All the album’s nuances come through clear as a bell in the 5.1 surround mix and re-mastered stereo mix by James Guthrie, who mixed the original release and has worked with Waters since Pink Floyd’s The Wall (1979). The restoration was no small task, given the fact that Amused to Death was written and recorded over a period of nearly five years, using three different formats (one analog, two digital). Guthrie traveled to London to track down the original masters – and found hundreds, with multiple takes of the same song in different formats. He essentially had to rebuild the album before he could begin working on its sound.

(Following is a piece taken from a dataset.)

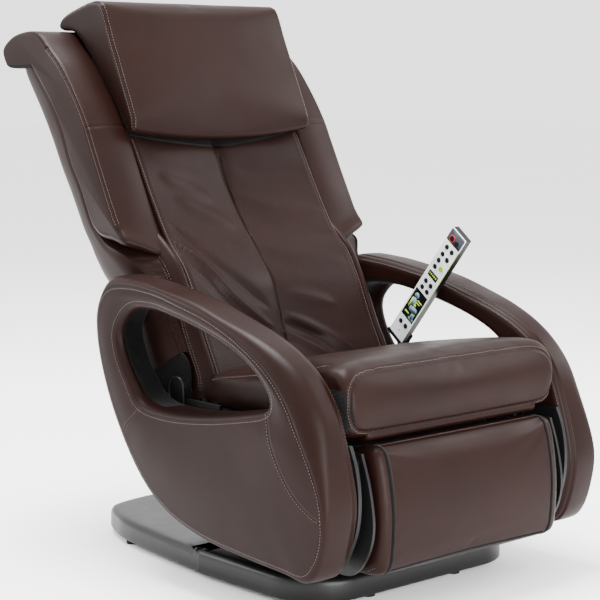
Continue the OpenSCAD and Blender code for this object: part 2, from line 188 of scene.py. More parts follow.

The effort was well worth it, says Guthrie. “This is such a rich album, conceptually and musically. You have Jeff Beck playing on eight songs. Duets with Don Henley, P.P. Arnold and Rita Coolidge. Orchestral arrangements by Michael Kamen. And you have Roger at his best, writing and singing his arse off. In my opinion, this album contains some of Roger’s finest work.”

Continuing his collaboration with Waters that dates back to 2005, visual artist/filmmaker Sean Evans created new gatefold and cover art for the re-release. For the gatefold, Evans sourced news footage and photographs from AP, and then used digital tools to achieve the effect of   distressed, low-bit images. “The artwork is meant to complement the lyrics,” Evans explains. “We never identify where the images are taken from, but you get a sense of ‘Something’s not right. We’re doing something wrong.’”

The new cover art for Amused to Death focuses on a little boy bathed in the glow of a giant TV screen, reflecting the sense of urgency Waters feels about the album’s themes. “In terms of the way we educate young people, I fear we are encouraging our society to amuse itself to death at a greater rate than we ever were,” he comments. “What if we spent on the education the money we spend on building weapons? What if children were asked not prepare themselves for lives as consumers and producers, but to prepare themselves to become adults who think about things, who have open minds, and care about the rights of the human being? Can you imagine what the world might be like?”